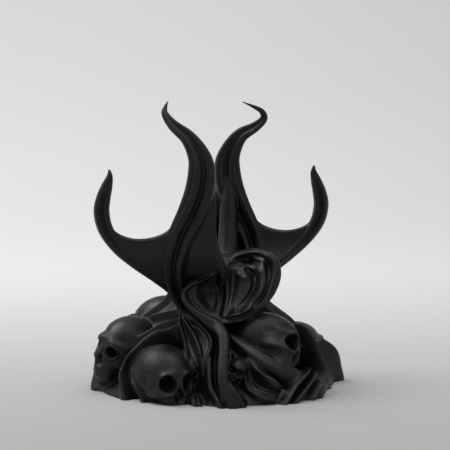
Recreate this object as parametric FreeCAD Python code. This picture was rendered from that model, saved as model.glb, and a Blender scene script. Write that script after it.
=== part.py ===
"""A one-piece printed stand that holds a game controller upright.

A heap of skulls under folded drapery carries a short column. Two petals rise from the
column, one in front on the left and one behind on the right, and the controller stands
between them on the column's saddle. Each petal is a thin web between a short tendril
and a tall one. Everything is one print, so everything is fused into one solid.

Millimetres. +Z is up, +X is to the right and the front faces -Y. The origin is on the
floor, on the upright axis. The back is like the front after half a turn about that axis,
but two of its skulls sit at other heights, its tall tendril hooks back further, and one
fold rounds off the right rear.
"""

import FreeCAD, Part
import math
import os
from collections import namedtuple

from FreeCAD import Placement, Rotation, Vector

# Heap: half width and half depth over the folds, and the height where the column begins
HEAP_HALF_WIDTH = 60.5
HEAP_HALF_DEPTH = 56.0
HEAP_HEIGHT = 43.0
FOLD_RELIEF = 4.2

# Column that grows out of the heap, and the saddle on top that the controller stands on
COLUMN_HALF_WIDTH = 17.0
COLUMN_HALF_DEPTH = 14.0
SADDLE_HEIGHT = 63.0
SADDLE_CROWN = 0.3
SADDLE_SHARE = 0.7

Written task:
All of the data needs to be printed once more, exactly.

Exercise solution:
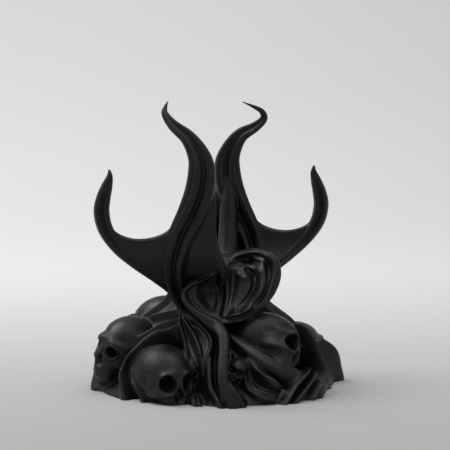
Recreate this object as parametric FreeCAD Python code. This picture was rendered from that model, saved as model.glb, and a Blender scene script. Write that script after it.
=== part.py ===
"""A one-piece printed stand that holds a game controller upright.

A heap of skulls under folded drapery carries a short column. Two petals rise from the
column, one in front on the left and one behind on the right, and the controller stands
between them on the column's saddle. Each petal is a thin web between a short tendril
and a tall one. Everything is one print, so everything is fused into one solid.

Millimetres. +Z is up, +X is to the right and the front faces -Y. The origin is on the
floor, on the upright axis. The back is like the front after half a turn about that axis,
but two of its skulls sit at other heights, its tall tendril hooks back further, and one
fold rounds off the right rear.
"""

import FreeCAD, Part
import math
import os
from collections import namedtuple

from FreeCAD import Placement, Rotation, Vector

# Heap: half width and half depth over the folds, and the height where the column begins
HEAP_HALF_WIDTH = 60.5
HEAP_HALF_DEPTH = 56.0
HEAP_HEIGHT = 43.0
FOLD_RELIEF = 4.2

# Column that grows out of the heap, and the saddle on top that the controller stands on
COLUMN_HALF_WIDTH = 17.0
COLUMN_HALF_DEPTH = 14.0
SADDLE_HEIGHT = 63.0
SADDLE_CROWN = 0.3
SADDLE_SHARE = 0.7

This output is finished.